Desde que me entendo por cientista político, isso em meados de 1998, participo de todas as comissões organizadas na Câmara para estudar reforma político-eleitoral. Em geral, elas não vão muito longe, mas a última, quando não esperava nada, aprovou o fim das coligações proporcionais. Nunca acreditei que as coligações um dia iriam acabar. Até hoje não sei como aprovaram. A Câmara tem uma obsessão por reforma política. Estou preocupado porque pode ser um passo atrás, um atraso completo.

  • Depois de aprovar o fim das coligações e a cláusula de barreira, mexer nas regras de novo seria um erro?

Com o fim das coligações demos um passo muito importante para termos um sistema mais eficiente, com um quadro mais enxuto de partidos.
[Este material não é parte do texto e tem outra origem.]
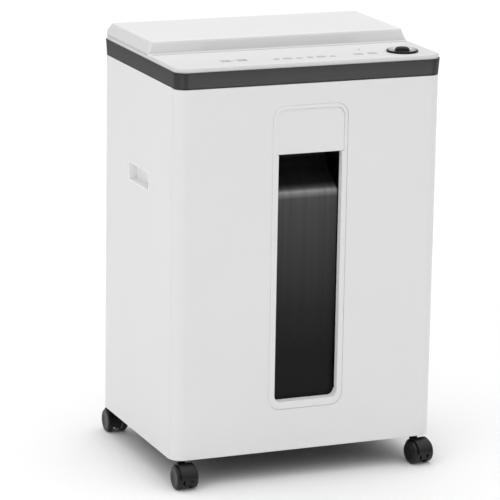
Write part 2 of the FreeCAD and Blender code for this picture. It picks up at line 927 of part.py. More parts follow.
# Outer plate over the gears, with the fixed pin of the compound gear.
gear_blank = box("gear_blank", ("plate_inner", "plate_inner + frame_plate"), ("-64", "62"), ("450", "550"))
bore_start = ("plate_inner - 1", "-cutter_rear", "head_height")
gear_bore = cylinder("gear_bore", bore_start, "x", bush_radius, "frame_plate + 2")
gear_flat = cut("gear_flat", gear_blank, [gear_bore])
pin_start = ("frame_inner", "compound_y", "head_height")
gear_pin = cylinder("gear_pin", pin_start, "x", "5", "plate_inner - frame_inner")
keep(fuse("gear_whole", [gear_flat, gear_pin]), "gear_plate")
spacers = []
spacer_start = "frame_inner + frame_plate"
spacer_length = "plate_inner - frame_inner - frame_plate"
for place, (y, z) in enumerate([("-58", "544"), ("-58", "456"), ("56", "456"), ("56", "544")]):
    spacers.append(cylinder("spacer_%d" % place, (spacer_start, y, z), "x", "4.5", spacer_length))
keep(group("spacers", spacers), "gear_spacers")

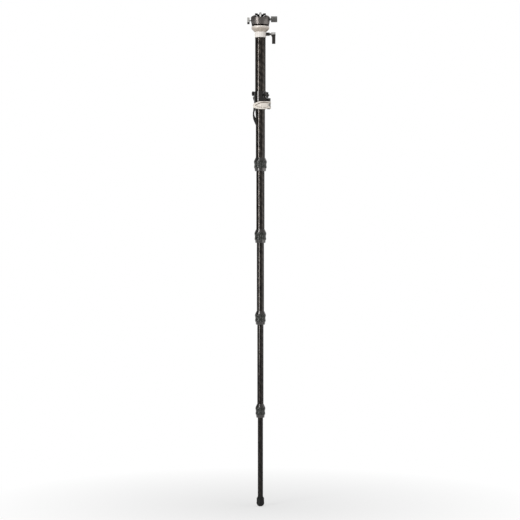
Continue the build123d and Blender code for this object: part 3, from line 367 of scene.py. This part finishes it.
# One entry for each finish: the record's material slots, then those of single pieces
lacquered = dict(Specular_IOR_Level=0.2, Specular_Tint=(0.1, 0.1, 0.1, 1.0), Coat_Weight=1.0)
anodised = dict(Specular_IOR_Level=0.2, Specular_Tint=(0.15, 0.15, 0.15, 1.0))
finishes = {
    "nylon": dict(colour=(188, 188, 180), rough=0.5, grain=500, bump=0.00001),
    "turned_aluminium": dict(colour=(168, 168, 168), rough=0.32, metallic=0.9, turned=0.0004,
                             bump=0.00001, wear=(220, 220, 220)),
    "gloss_collar": dict(colour=(58, 55, 52), rough=0.16, metallic=0.8, turned=0.0005,
                         bump=0.000006, wear=(120, 116, 110), Coat_IOR=1.85,
                         Coat_Roughness=0.15, **lacquered),
    "grip_rubber": dict(colour=(38, 41, 35), rough=0.34, grain=1400, bump=0.00003,
                        wear=(52, 54, 48), Specular_IOR_Level=0.5, Coat_Weight=0.4,
                        Coat_Roughness=0.3),
    "foot_rubber": dict(colour=(27, 27, 27), rough=0.5, bump=0.00005, wear=(66, 64, 60),
                        Specular_IOR_Level=0.25),
    "black_casting": dict(colour=(44, 40, 37), rough=0.24, metallic=0.7, grain=1500,
                          bump=0.00001, wear=(96, 92, 86), Coat_IOR=1.6, Coat_Roughness=0.12,
                          **lacquered),
    # The lever carries painted shade: lines round its leaf's recess and at its barrel seam, and
    # strong shade in its crevices
    "bright_lever": dict(colour=(236, 229, 219), rough=0.6, grain=1300, bump=0.00001,
                         wear=(246, 243, 236), spread=0.06, crevice=0.95,
                         marks=(lever_lines, (112, 98, 86)), Specular_IOR_Level=0.2),
    "steel": dict(colour=(150, 150, 148), rough=0.34, metallic=0.7, turned=0.0003,
                  bump=0.000006, wear=(215, 215, 212)),
    "black_steel": dict(colour=(72, 70, 68), rough=0.26, metallic=0.9, turned=0.0003,
                        bump=0.000008, wear=(110, 108, 104), Specular_IOR_Level=0.2),
    "neck_silver": dict(colour=(242, 236, 230), rough=0.55, turned=0.0004, bump=0.000008,
                        wear=(250, 250, 248), spread=0.04, Specular_IOR_Level=0.25),
    # The bowl's colour lightens towards its rim as a painted highlight
    "bowl_silver": dict(colour=(192, 181, 169), rough=0.58, metallic=0.4, turned=0.0005,
                        bump=0.00001, wear=(226, 220, 210), spread=0.06,
                        rim=(bowl_top - 0.0005, 0.0075, (244, 236, 228)),
                        Specular_IOR_Level=0.3),
    "black_anodised": dict(colour=(118, 113, 110), rough=0.34, metallic=0.85, grain=1800,
                           bump=0.000003, wear=(120, 116, 110), spread=0.1, **anodised),
    "hub_silver": dict(colour=(176, 175, 172), rough=0.45, metallic=0.25, turned=0.0004,
                       bump=0.000008, wear=(232, 230, 226)),
    "black_plastic": dict(colour=(50, 48, 46), rough=0.42, grain=1100, bump=0.00004,
                          wear=(70, 68, 66), Specular_IOR_Level=0.25),
    "knob_grey": dict(colour=(104, 103, 101), rough=0.36, metallic=0.5, turned=0.0006,
                      bump=0.00001, wear=(160, 158, 154), Specular_IOR_Level=0.3),
    "pad_rubber": dict(colour=(26, 26, 25), rough=0.7, grain=1200, bump=0.00006,
                       Specular_IOR_Level=0.25),
    # The notch in the plate is painted near black as its shadow
    "plate_black": dict(colour=(74, 71, 69), rough=0.36, metallic=0.7, grain=1800,
                        bump=0.00001, wear=(120, 116, 110), marks=(inside_notch, (8, 8, 8)),
                        Specular_IOR_Level=0.2),
    "ball_black": dict(colour=(22, 18, 17), rough=0.4, metallic=0.5, turned=0.0004,
                       bump=0.000005, wear=(60, 56, 54), **anodised),
    "mark_paint": dict(colour=(168, 165, 160), rough=0.5, grain=1500, bump=0.00001),
    "polished_edge": dict(colour=(232, 231, 228), rough=0.3, metallic=0.3, turned=0.0004,
                          bump=0.000005, wear=(245, 245, 243), spread=0.05),
}
looks = {name: finish(name, **values) for name, values in finishes.items()}
looks["webbing"] = webbing()

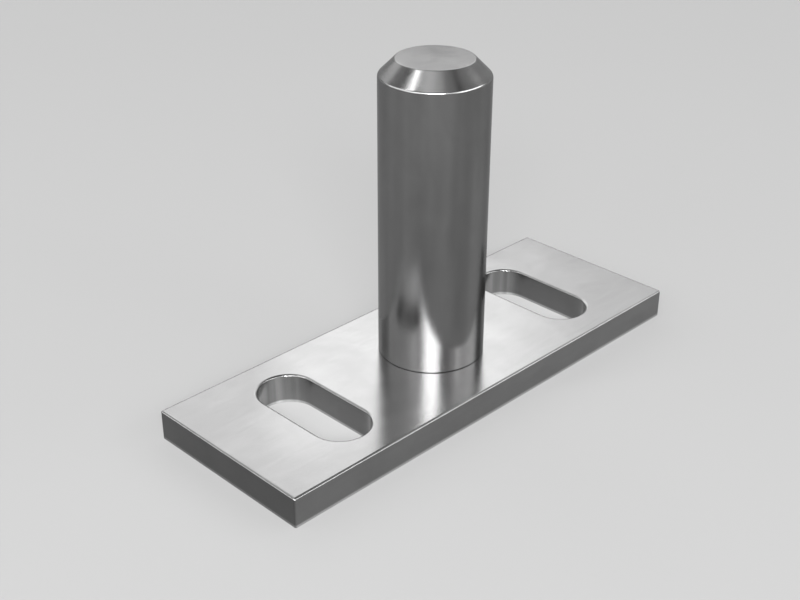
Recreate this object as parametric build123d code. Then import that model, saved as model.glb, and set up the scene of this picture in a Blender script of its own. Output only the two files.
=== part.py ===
from build123d import *
import os

# Support pin: a round pin that stands at the middle of a slotted base plate, in millimetres.
# The origin is on the pin's axis at the plate's underside, with +X along the plate and +Z up.

# Base plate, a length of flat bar with its edges broken
PLATE_LENGTH = 100.0
PLATE_WIDTH = 36.0
PLATE_THICKNESS = 6.0
PLATE_EDGE_ROUND = 0.4

# Fixing slots, one on each side of the pin, each running across the plate
SLOT_SPACING = 60.0
SLOT_LENGTH = 25.0
SLOT_WIDTH = 11.0
SLOT_UPPER_ROUND = 0.4
SLOT_LOWER_ROUND = 0.3

# Pin, turned from round bar, with a 45 degree chamfer at its tip
PIN_DIAMETER = 20.0
PIN_HEIGHT = 57.0
TIP_CHAMFER = 3.0
TIP_FACE_ROUND = 0.3
TIP_SIDE_ROUND = 0.8
FOOT_CHAMFER = 0.2

# Spigot under the pin's shoulder, pressed through the plate and spread into a countersink
SPIGOT_DIAMETER = 14.0
SINK_DEPTH = 2.0
RIVET_RECESS = 0.3

PIN_RADIUS = PIN_DIAMETER / 2
SPIGOT_RADIUS = SPIGOT_DIAMETER / 2
SINK_RADIUS = SPIGOT_RADIUS + SINK_DEPTH
RIVET_RADIUS = SINK_RADIUS - RIVET_RECESS
TIP_RADIUS = PIN_RADIUS - TIP_CHAMFER
PIN_TOP = PLATE_THICKNESS + PIN_HEIGHT


def slot_outlines():
    """The two slots seen from above, each long across the plate."""
    with BuildSketch(Plane.XY) as outlines:
        with GridLocations(SLOT_SPACING, 0, 2, 1):
            SlotOverall(SLOT_LENGTH, SLOT_WIDTH, rotation=90)
    return outlines.sketch


def spigot_hole():
    """The space for the spigot: a plain bore that opens into a countersink at the underside."""
    with BuildSketch(Plane.XZ) as section:
        Polygon(
            (0, 0),
            (SINK_RADIUS, 0),
            (SPIGOT_RADIUS, SINK_DEPTH),
            (SPIGOT_RADIUS, PLATE_THICKNESS),
            (0, PLATE_THICKNESS),
            align=None,
        )
    return revolve(section.sketch, Axis.Z)


def make_base_plate():
    """Flat bar with its edges broken, the slots with their rims broken, and the spigot's hole."""
    with BuildPart() as plate:
        Box(
            PLATE_LENGTH,
            PLATE_WIDTH,
            PLATE_THICKNESS,
            align=(Align.CENTER, Align.CENTER, Align.MIN),
        )
        fillet(plate.edges(), PLATE_EDGE_ROUND)
        extrude(slot_outlines(), PLATE_THICKNESS, mode=Mode.SUBTRACT)
        underside, *_, top = plate.faces().filter_by(Axis.Z).sort_by(Axis.Z)
        fillet(top.inner_wires().edges(), SLOT_UPPER_ROUND)
        fillet(underside.inner_wires().edges(), SLOT_LOWER_ROUND)
        add(spigot_hole(), mode=Mode.SUBTRACT)
    return plate.part


def pin_profile():
    """Half of the pin's section, from its axis out, with the corners that show rounded."""
    tip_corner = (TIP_RADIUS, PIN_TOP)
    side_corner = (PIN_RADIUS, PIN_TOP - TIP_CHAMFER)
    rounded_corners = ((tip_corner, TIP_FACE_ROUND), (side_corner, TIP_SIDE_ROUND))
    with BuildSketch(Plane.XZ) as profile:
        Polygon(
            (0, RIVET_RECESS),
            (RIVET_RADIUS, RIVET_RECESS),
            (SPIGOT_RADIUS, SINK_DEPTH),
            (SPIGOT_RADIUS, PLATE_THICKNESS),
            (PIN_RADIUS - FOOT_CHAMFER, PLATE_THICKNESS),
            (PIN_RADIUS, PLATE_THICKNESS + FOOT_CHAMFER),
            side_corner,
            tip_corner,
            (0, PIN_TOP),
            align=None,
        )
        for corner, radius in rounded_corners:
            vertex = profile.vertices().sort_by_distance(corner)[0]
            fillet(vertex, radius)
    return profile.sketch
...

E olhe, estamos vendo já um movimento esperado por essa reforma: veja que o deputado Marcelo Freixo e o governador Flávio Dino anunciaram que estão indo para o PSB, que virou a bola da vez. O PSD se incorporou também, assim como o PSDB também vai. Os partidos menores vão penar porque vão ficar sem recursos. A última reforma é boa. Nunca esperei isso, mas é. Cláusula de desempenho e fim das coligações. Estamos no melhor dos mundos. É preciso deixar decantar essas reformas para que elas produzam os efeitos desejados.

  • O senhor já disse que o distritão é o pior sistema do mundo. Por quê?
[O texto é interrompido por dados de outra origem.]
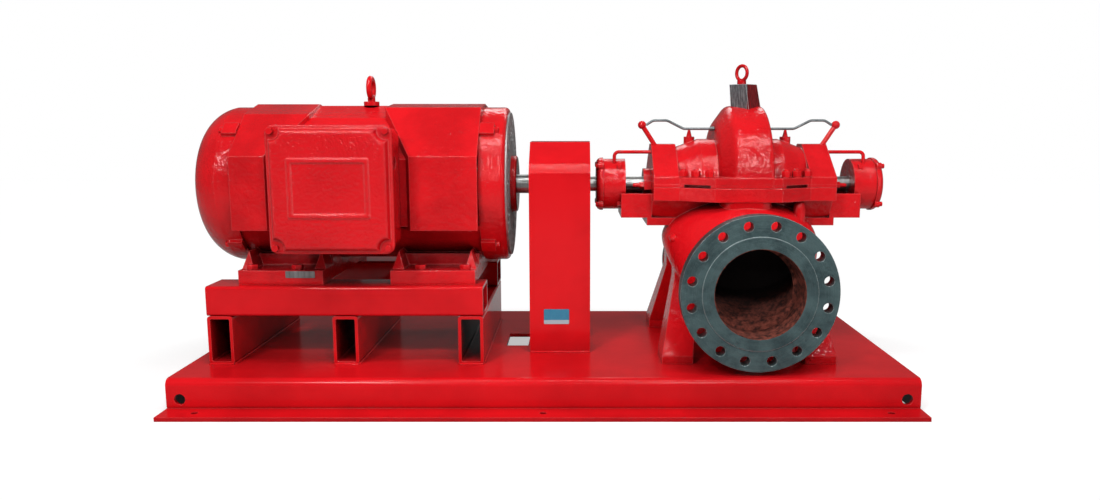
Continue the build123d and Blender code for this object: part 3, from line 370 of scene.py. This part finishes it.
# Upper casing: the square lifting boss is machined bare on one side and only washed with paint on the other
def makeUpperCasing():
    made, tree, shader = redPaint("upperCasingRed", castPaint)
    place = addNode(tree, "ShaderNodeTexCoord").outputs["Object"]
    parts = addNode(tree, "ShaderNodeSeparateXYZ")
    tree.links.new(place, parts.inputs[0])
    high = maths(tree, "GREATER_THAN", parts.outputs["Z"], 0.838)
    left = maths(tree, "LESS_THAN", parts.outputs["X"], bossX)
    stretch = addNode(tree, "ShaderNodeMapping")
    stretch.inputs["Scale"].default_value = (260.0, 260.0, 30.0)
    tree.links.new(place, stretch.inputs["Vector"])
    streak = noise(tree, stretch.outputs["Vector"], 1.0, 4.0, 0.7)
    bare = blendColours(tree, ramp(tree, streak, 0.3, 0.65), (0.34, 0.37, 0.38, 1), (0.09, 0.10, 0.11, 1))
    wash = blendColours(tree, ramp(tree, streak, 0.3, 0.7), (0.42, 0.025, 0.03, 1), (0.11, 0.012, 0.015, 1))
    edge = useGroup(tree, softEdge, Radius=0.003, Gain=9.0)
    face = blendColours(tree, left, wash, bare)
    # Painted highlight: the boss's edges are lightened to a pale grey
    face = blendColours(tree, edge["Edge"], face, (0.60, 0.62, 0.62, 1))
    layOver(tree, shader, high, face, 0.42, 0.5)
    return made


lowerCasingRed = makeLowerCasing()
upperCasingRed = makeUpperCasing()

finishes = {
    deckRed: ["base_deck"],
    coverRed: ["terminal_box_cover", "terminal_box"],
    lowerCasingRed: ["pump_lower_casing"],
    upperCasingRed: ["pump_upper_casing"],
    shaftSteel: ["motor_shaft", "pump_shaft", "coupling_hub_motor", "coupling_hub_pump"],
    elementRubber: ["coupling_element"],
    tubeSteel: ["flush_tube_left", "flush_tube_right"],
    screenSteel: ["motor_air_screen"],
    sheetRed: [n for n in nodes if n.startswith(("base_end", "base_cross", "riser_", "guard_"))],
    smallRed: [n for n in nodes if n.startswith(("air_cock", "flush_nipple", "seal_pipe", "motor_eye", "pump_eye"))],
}
painted = {n: material for material, names in finishes.items() for n in names}
for name, piece in nodes.items():
    piece.data.materials.clear()
    piece.data.materials.append(painted.get(name, castRed))
print("materials laid on", len(nodes), "nodes")


# Mesh helpers. A grid of points becomes quads, joined round where its columns close.
def gridFaces(rows, columns, closed=True):
    across = columns if closed else columns - 1
    i, j = np.meshgrid(np.arange(rows - 1), np.arange(across), indexing="ij")
    k = (j + 1) % columns
    quads = np.stack([i * columns + j, i * columns + k, (i + 1) * columns + k, (i + 1) * columns + j], axis=-1)
    return quads.reshape(-1, 4)


def pieceFrom(name, points, faces, material, body="root", smooth=True):
    mesh = bpy.data.meshes.new(name)
    mesh.from_pydata(np.asarray(points, float).reshape(-1, 3).tolist(), [], [list(map(int, f)) for f in faces])
    mesh.update()
    mesh.polygons.foreach_set("use_smooth", np.full(len(mesh.polygons), smooth))
    mesh.materials.append(material)
    piece = bpy.data.objects.new(name, mesh)
    bpy.context.collection.objects.link(piece)
    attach(piece, body)
    return piece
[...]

Foi feita uma consulta a cientistas políticos do mundo inteiro – fiz um artigo sobre isso – para classificar os sistemas eleitorais. O distritão foi o mais rejeitado. É um sistema do século 19, temos de ser enfáticos no retrocesso que significaria. O único país relevante que usa é o Iraque. Não precisa falar mais nada, é um país onde não há partidos. E aqui existe essa obsessão pelo pior sistema eleitoral do mundo numa hora em que esse debate não está sendo feito com a sociedade, com a academia e nem sequer com os partidos, que estão preocupados é com 2022.